Congress has multiple options for responding. In the immediate term, the Senate can use its confirmation authority to create political consequences for maintaining the Powell investigation, preventing replacement of Fed leadership until the investigation is resolved. For longer-term protection, Congress could enact a Federal Reserve Independence Act containing statutory protections adapted from international models: explicit protection for Congressional testimony, procedural requirements before investigating Fed officials, strengthened “for cause” removal standards, enhanced independence protections, and requiring the administration to tell Congress before taking action.

Such legislation would face constitutional challenge, but it would clarify Congressional intent and establish statutory language for courts to interpret. These options share a common principle: Congress, which created Federal Reserve independence through statute, retains authority to defend that independence through statute.

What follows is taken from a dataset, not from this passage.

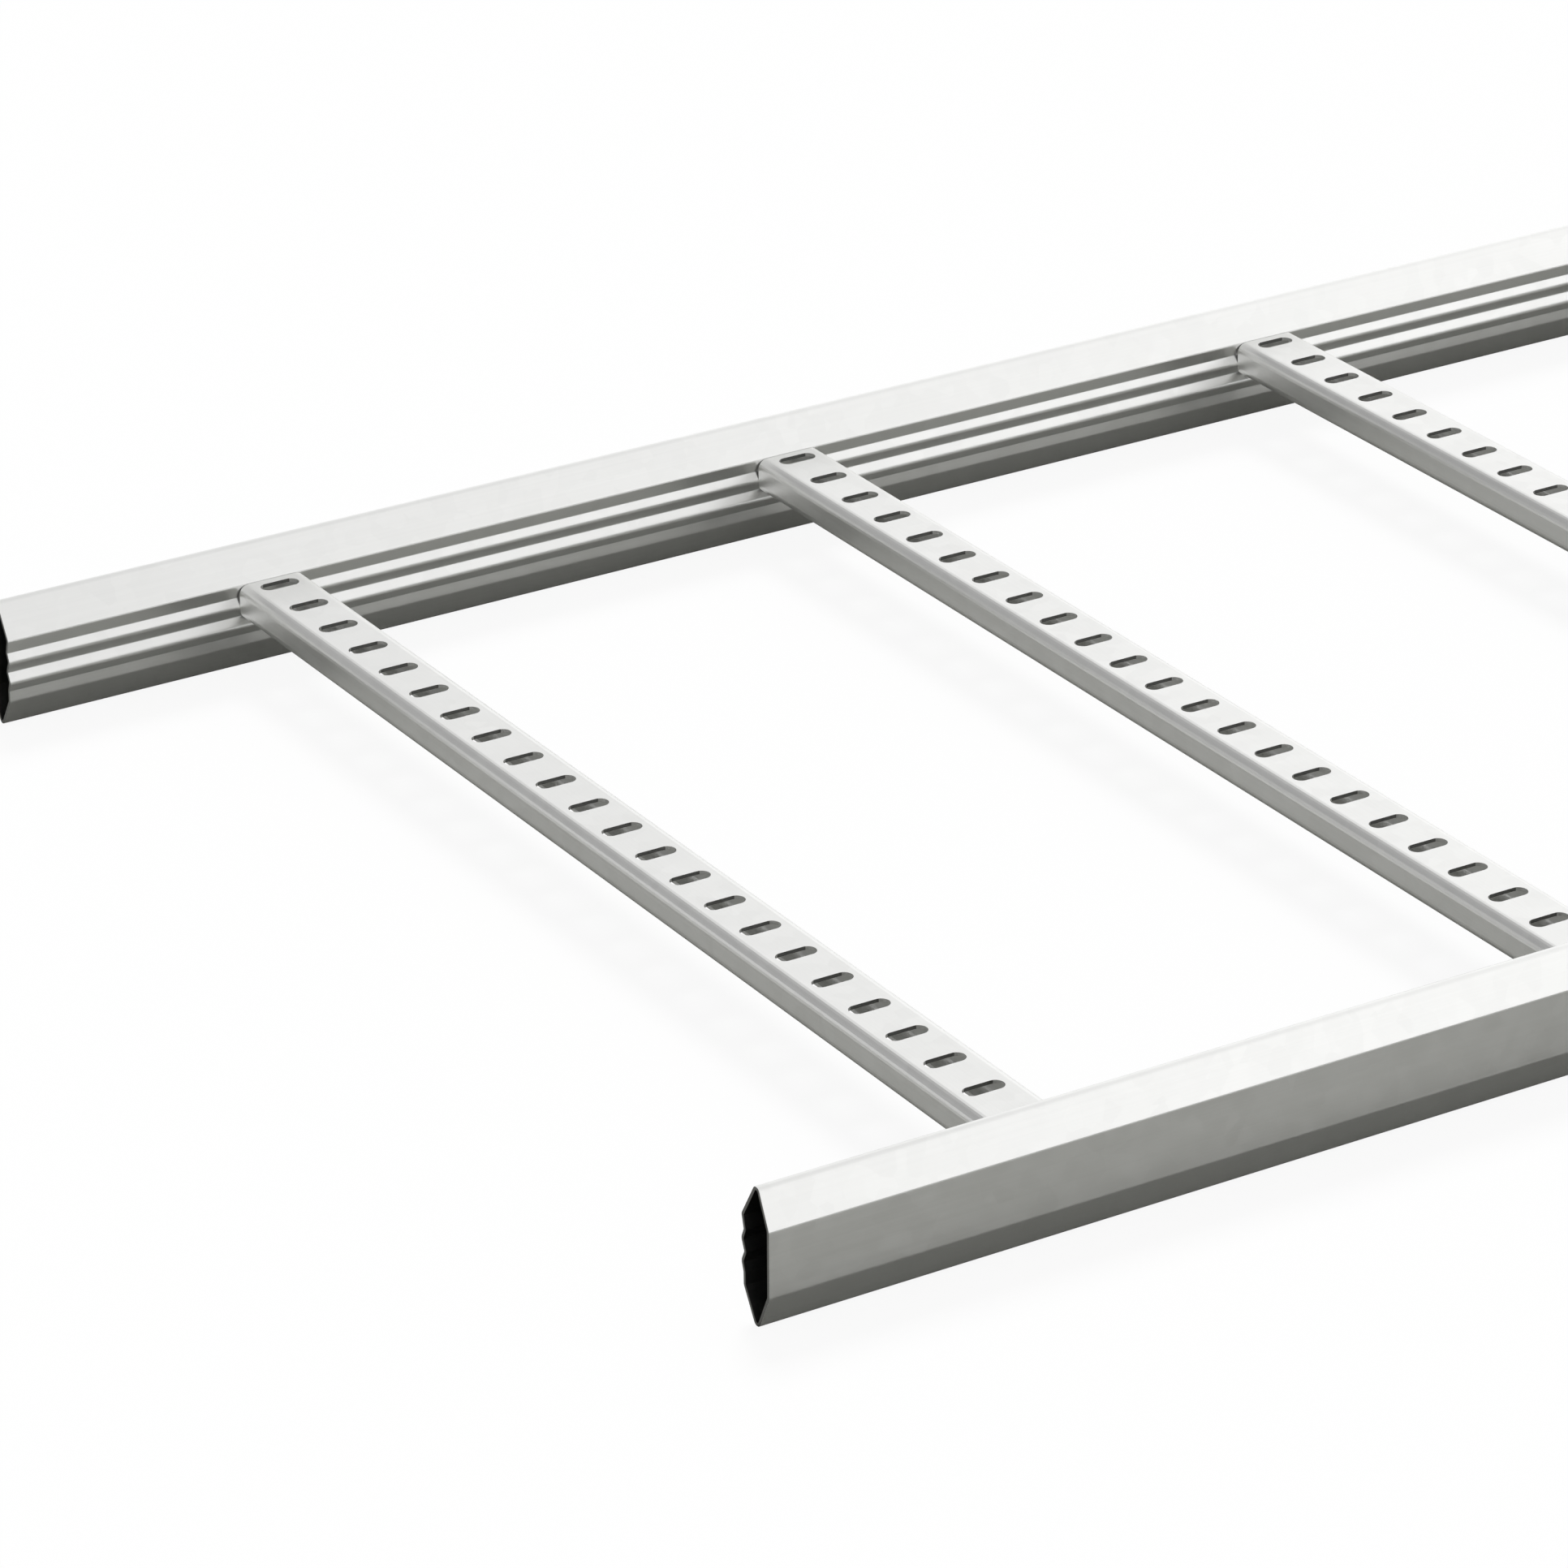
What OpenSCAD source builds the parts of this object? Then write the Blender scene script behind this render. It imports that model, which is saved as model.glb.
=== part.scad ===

The Powell investigation will likely be resolved within months. But the constitutional framework Congress develops in response will shape how future administrations interact with the Federal Reserve and whether future Congresses can effectively defend Federal Reserve independence from executive pressure. That framework will determine whether the Banking Act of 1935’s vision of an independent central bank remains meaningful—or whether it becomes another statutory protection that a determined President can work around through creative use of prosecutorial power.